3D code data:
********
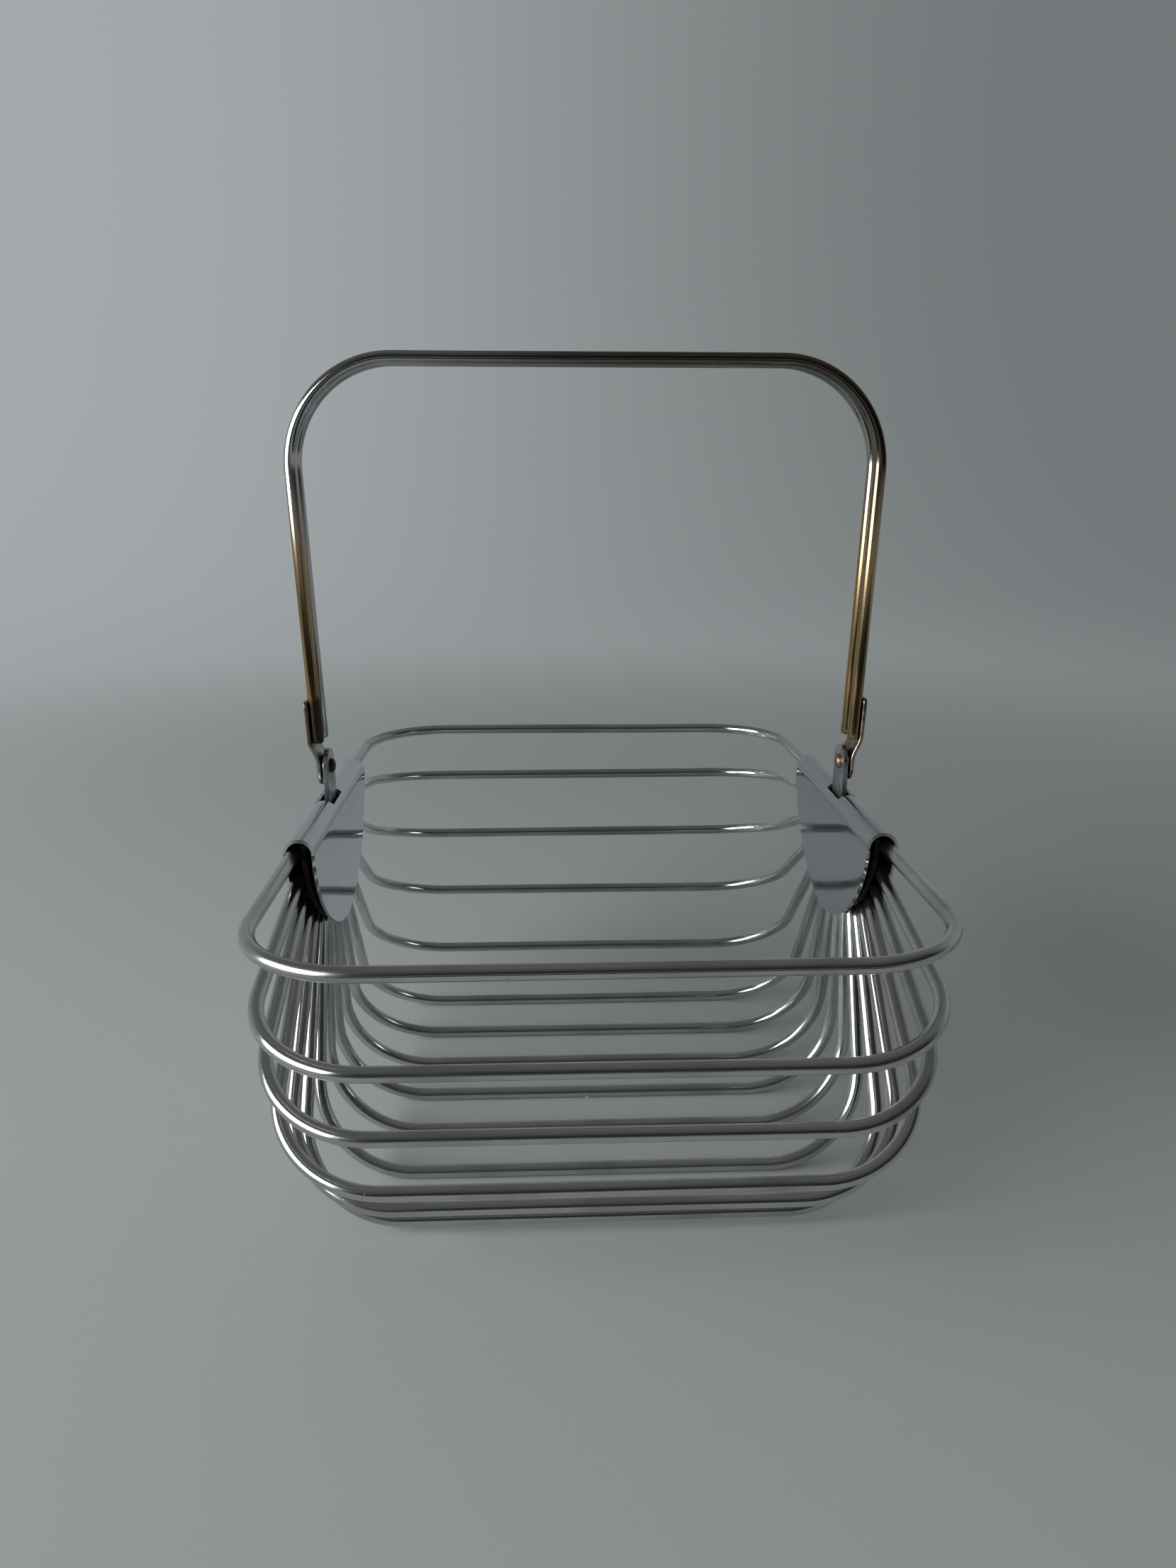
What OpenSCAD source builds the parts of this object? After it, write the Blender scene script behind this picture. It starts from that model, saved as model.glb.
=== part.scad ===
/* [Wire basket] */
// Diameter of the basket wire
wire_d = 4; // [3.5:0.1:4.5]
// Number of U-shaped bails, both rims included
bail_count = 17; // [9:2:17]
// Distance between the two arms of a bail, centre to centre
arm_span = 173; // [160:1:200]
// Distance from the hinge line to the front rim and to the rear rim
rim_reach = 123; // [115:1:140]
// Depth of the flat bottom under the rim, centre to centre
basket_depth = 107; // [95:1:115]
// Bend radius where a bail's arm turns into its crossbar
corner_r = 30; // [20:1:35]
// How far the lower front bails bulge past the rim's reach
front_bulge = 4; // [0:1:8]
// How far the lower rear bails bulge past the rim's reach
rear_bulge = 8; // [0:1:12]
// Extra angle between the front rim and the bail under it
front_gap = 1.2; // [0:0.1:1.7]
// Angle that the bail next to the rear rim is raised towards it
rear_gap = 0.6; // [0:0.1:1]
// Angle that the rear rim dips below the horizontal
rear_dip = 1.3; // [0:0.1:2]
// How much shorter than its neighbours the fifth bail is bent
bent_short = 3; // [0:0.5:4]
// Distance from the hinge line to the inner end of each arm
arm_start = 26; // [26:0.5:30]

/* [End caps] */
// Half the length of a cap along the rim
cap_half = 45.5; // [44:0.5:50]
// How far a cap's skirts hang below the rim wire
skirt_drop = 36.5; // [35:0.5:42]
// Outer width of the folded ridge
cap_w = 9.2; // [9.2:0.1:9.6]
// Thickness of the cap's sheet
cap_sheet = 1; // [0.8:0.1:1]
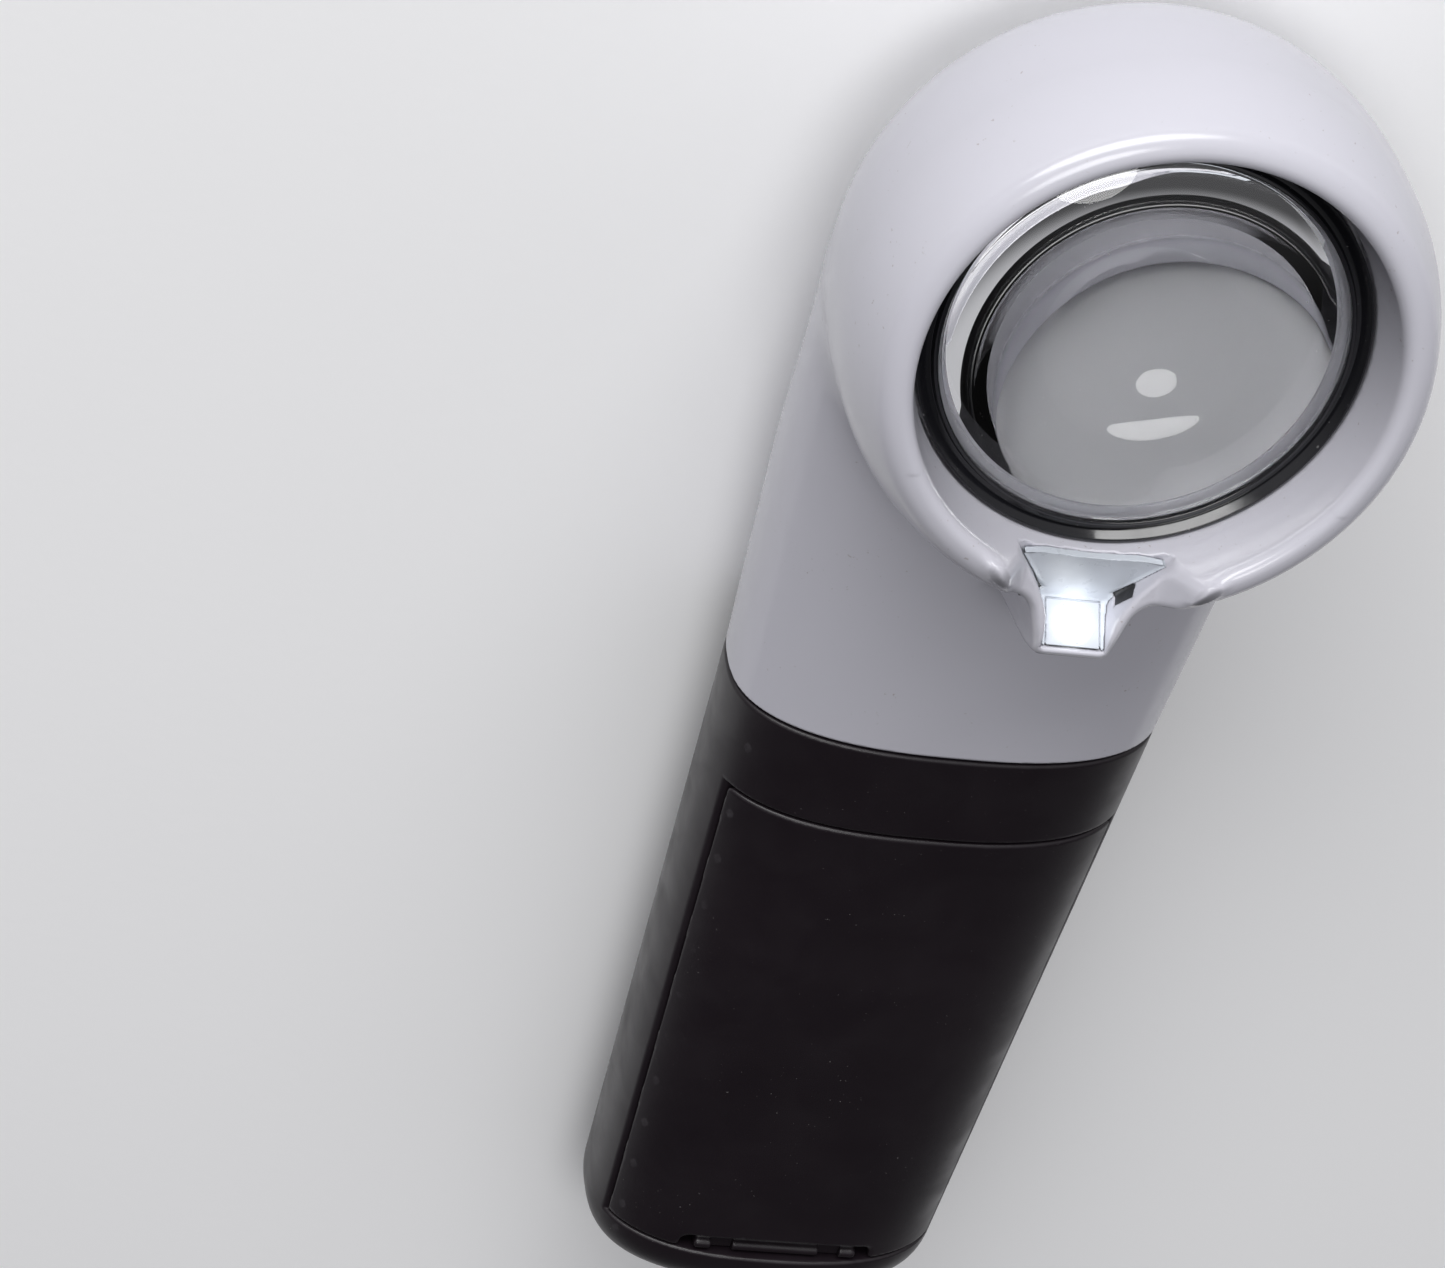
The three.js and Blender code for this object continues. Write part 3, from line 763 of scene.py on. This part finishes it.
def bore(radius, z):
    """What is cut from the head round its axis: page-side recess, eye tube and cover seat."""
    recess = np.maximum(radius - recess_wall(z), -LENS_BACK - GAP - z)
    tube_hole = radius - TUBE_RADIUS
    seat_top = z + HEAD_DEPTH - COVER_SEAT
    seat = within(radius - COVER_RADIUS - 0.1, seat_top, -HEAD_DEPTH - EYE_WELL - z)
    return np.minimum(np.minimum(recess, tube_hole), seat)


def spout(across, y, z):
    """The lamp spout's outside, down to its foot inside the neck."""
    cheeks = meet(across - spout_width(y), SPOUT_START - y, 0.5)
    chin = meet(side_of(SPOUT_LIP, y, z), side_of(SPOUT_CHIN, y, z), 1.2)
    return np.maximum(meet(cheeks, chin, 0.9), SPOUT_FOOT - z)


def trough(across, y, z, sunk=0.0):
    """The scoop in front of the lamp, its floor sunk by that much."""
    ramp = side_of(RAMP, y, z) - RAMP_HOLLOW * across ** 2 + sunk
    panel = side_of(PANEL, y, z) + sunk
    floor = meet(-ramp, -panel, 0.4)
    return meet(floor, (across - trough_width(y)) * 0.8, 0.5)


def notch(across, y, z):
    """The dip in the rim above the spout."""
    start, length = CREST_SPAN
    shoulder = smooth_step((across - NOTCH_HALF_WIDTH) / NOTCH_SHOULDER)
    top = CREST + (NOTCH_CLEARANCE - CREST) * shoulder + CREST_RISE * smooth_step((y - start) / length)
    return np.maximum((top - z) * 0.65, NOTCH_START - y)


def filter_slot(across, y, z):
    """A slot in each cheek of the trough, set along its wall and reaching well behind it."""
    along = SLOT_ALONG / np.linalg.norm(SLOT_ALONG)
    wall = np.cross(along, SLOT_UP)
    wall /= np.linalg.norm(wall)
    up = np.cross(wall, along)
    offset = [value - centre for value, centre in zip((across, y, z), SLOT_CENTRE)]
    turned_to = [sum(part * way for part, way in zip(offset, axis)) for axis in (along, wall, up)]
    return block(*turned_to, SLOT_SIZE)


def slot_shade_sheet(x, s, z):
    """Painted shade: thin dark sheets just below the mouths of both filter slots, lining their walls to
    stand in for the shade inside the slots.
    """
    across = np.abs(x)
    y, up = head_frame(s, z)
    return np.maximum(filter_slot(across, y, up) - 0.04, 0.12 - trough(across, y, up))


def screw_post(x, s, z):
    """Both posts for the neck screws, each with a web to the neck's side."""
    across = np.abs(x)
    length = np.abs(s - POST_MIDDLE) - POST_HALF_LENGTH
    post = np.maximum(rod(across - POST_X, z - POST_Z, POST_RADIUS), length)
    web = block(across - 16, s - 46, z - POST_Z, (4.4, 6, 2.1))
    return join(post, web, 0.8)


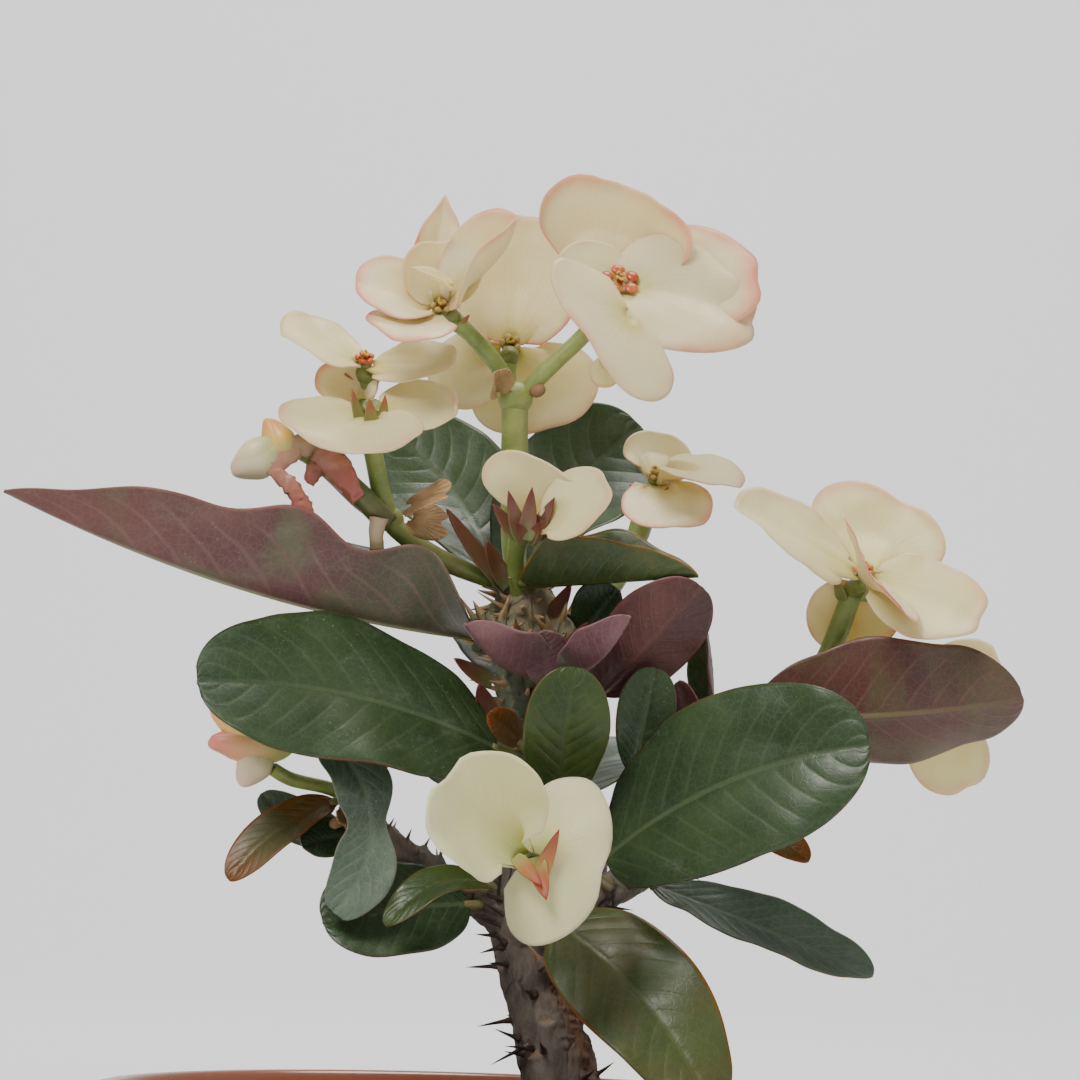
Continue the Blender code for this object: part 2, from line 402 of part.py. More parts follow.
********
- _Task prompt_:
Exclude all images and restate the records above word for word.

- _Correct response_:
What OpenSCAD source builds the parts of this object? After it, write the Blender scene script behind this picture. It starts from that model, saved as model.glb.
=== part.scad ===
/* [Wire basket] */
// Diameter of the basket wire
wire_d = 4; // [3.5:0.1:4.5]
// Number of U-shaped bails, both rims included
bail_count = 17; // [9:2:17]
// Distance between the two arms of a bail, centre to centre
arm_span = 173; // [160:1:200]
// Distance from the hinge line to the front rim and to the rear rim
rim_reach = 123; // [115:1:140]
// Depth of the flat bottom under the rim, centre to centre
basket_depth = 107; // [95:1:115]
// Bend radius where a bail's arm turns into its crossbar
corner_r = 30; // [20:1:35]
// How far the lower front bails bulge past the rim's reach
front_bulge = 4; // [0:1:8]
// How far the lower rear bails bulge past the rim's reach
rear_bulge = 8; // [0:1:12]
// Extra angle between the front rim and the bail under it
front_gap = 1.2; // [0:0.1:1.7]
// Angle that the bail next to the rear rim is raised towards it
rear_gap = 0.6; // [0:0.1:1]
// Angle that the rear rim dips below the horizontal
rear_dip = 1.3; // [0:0.1:2]
// How much shorter than its neighbours the fifth bail is bent
bent_short = 3; // [0:0.5:4]
// Distance from the hinge line to the inner end of each arm
arm_start = 26; // [26:0.5:30]

/* [End caps] */
// Half the length of a cap along the rim
cap_half = 45.5; // [44:0.5:50]
// How far a cap's skirts hang below the rim wire
skirt_drop = 36.5; // [35:0.5:42]
// Outer width of the folded ridge
cap_w = 9.2; // [9.2:0.1:9.6]
// Thickness of the cap's sheet
cap_sheet = 1; // [0.8:0.1:1]
The three.js and Blender code for this object continues. Write part 3, from line 763 of scene.py on. This part finishes it.
def bore(radius, z):
    """What is cut from the head round its axis: page-side recess, eye tube and cover seat."""
    recess = np.maximum(radius - recess_wall(z), -LENS_BACK - GAP - z)
    tube_hole = radius - TUBE_RADIUS
    seat_top = z + HEAD_DEPTH - COVER_SEAT
    seat = within(radius - COVER_RADIUS - 0.1, seat_top, -HEAD_DEPTH - EYE_WELL - z)
    return np.minimum(np.minimum(recess, tube_hole), seat)


def spout(across, y, z):
    """The lamp spout's outside, down to its foot inside the neck."""
    cheeks = meet(across - spout_width(y), SPOUT_START - y, 0.5)
    chin = meet(side_of(SPOUT_LIP, y, z), side_of(SPOUT_CHIN, y, z), 1.2)
    return np.maximum(meet(cheeks, chin, 0.9), SPOUT_FOOT - z)


def trough(across, y, z, sunk=0.0):
    """The scoop in front of the lamp, its floor sunk by that much."""
    ramp = side_of(RAMP, y, z) - RAMP_HOLLOW * across ** 2 + sunk
    panel = side_of(PANEL, y, z) + sunk
    floor = meet(-ramp, -panel, 0.4)
    return meet(floor, (across - trough_width(y)) * 0.8, 0.5)


def notch(across, y, z):
    """The dip in the rim above the spout."""
    start, length = CREST_SPAN
    shoulder = smooth_step((across - NOTCH_HALF_WIDTH) / NOTCH_SHOULDER)
    top = CREST + (NOTCH_CLEARANCE - CREST) * shoulder + CREST_RISE * smooth_step((y - start) / length)
    return np.maximum((top - z) * 0.65, NOTCH_START - y)


def filter_slot(across, y, z):
    """A slot in each cheek of the trough, set along its wall and reaching well behind it."""
    along = SLOT_ALONG / np.linalg.norm(SLOT_ALONG)
    wall = np.cross(along, SLOT_UP)
    wall /= np.linalg.norm(wall)
    up = np.cross(wall, along)
    offset = [value - centre for value, centre in zip((across, y, z), SLOT_CENTRE)]
    turned_to = [sum(part * way for part, way in zip(offset, axis)) for axis in (along, wall, up)]
    return block(*turned_to, SLOT_SIZE)


def slot_shade_sheet(x, s, z):
    """Painted shade: thin dark sheets just below the mouths of both filter slots, lining their walls to
    stand in for the shade inside the slots.
    """
    across = np.abs(x)
    y, up = head_frame(s, z)
    return np.maximum(filter_slot(across, y, up) - 0.04, 0.12 - trough(across, y, up))


def screw_post(x, s, z):
    """Both posts for the neck screws, each with a web to the neck's side."""
    across = np.abs(x)
    length = np.abs(s - POST_MIDDLE) - POST_HALF_LENGTH
    post = np.maximum(rod(across - POST_X, z - POST_Z, POST_RADIUS), length)
    web = block(across - 16, s - 46, z - POST_Z, (4.4, 6, 2.1))
    return join(post, web, 0.8)


Continue the Blender code for this object: part 2, from line 402 of part.py. More parts follow.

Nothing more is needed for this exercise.